When you have a hammer…

I can’t help but think that recent work on compulsory licensing is a case of “When you have a hammer, everything looks like a nail.”
We have a problem, to be sure. File sharing technology produced a conflict in behavior, laws and economic models, as evidenced by widespread lawbreaking and subsequent enforcement actions by those who believe that their businesses are hurt by the lawbreaking.
But we have a choice here. We can change behavior (lawsuits), change the law (compulsory licensing), or change the economic models (companies like Magnatune and direct-to-public musicmakers like Brad).
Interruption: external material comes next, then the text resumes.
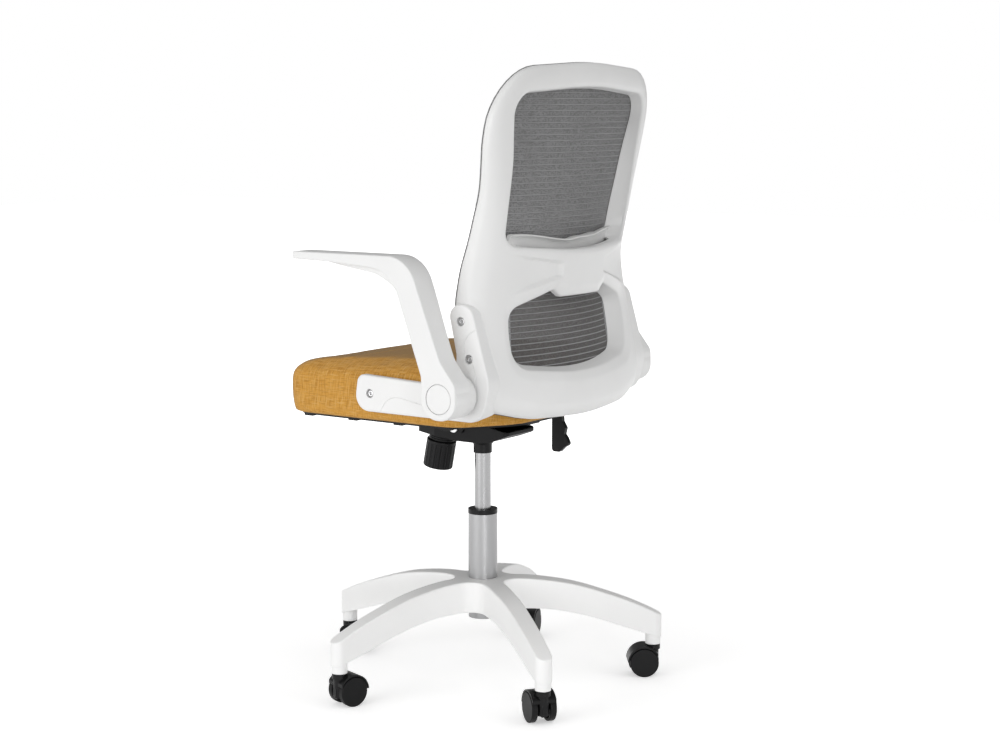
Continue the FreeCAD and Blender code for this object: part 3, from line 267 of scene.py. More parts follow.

I guess it’s natural for the lawyers to want to fix things through legal means, but I think they’re solving the wrong problem. At best the legal solutions are a condescending effort to protect filesharers from themselves. The poor souls can’t be taught, and these lawsuits are so distasteful, so we’d better find a way to legalize what they’re doing. At worst, the legal solutions are a way to protect a dinosaur industry that has failed to adapt to new market conditions.
We should give new economic models a chance. Route around the old models, see if the market can come up with its own solutions. Good music is not that expensive to create. I’d bet that the largest portion of most record company budgets is for marketing and distribution, expenditures that are near-zero for Internet savvy companies.
Maybe we don’t need companies at all. Eliminate the middle man and pay artists directly. Steve Jobs thinks that even in the Internet age we still need record companies to tell us who to listen to. What an ugly sentiment. And wrong.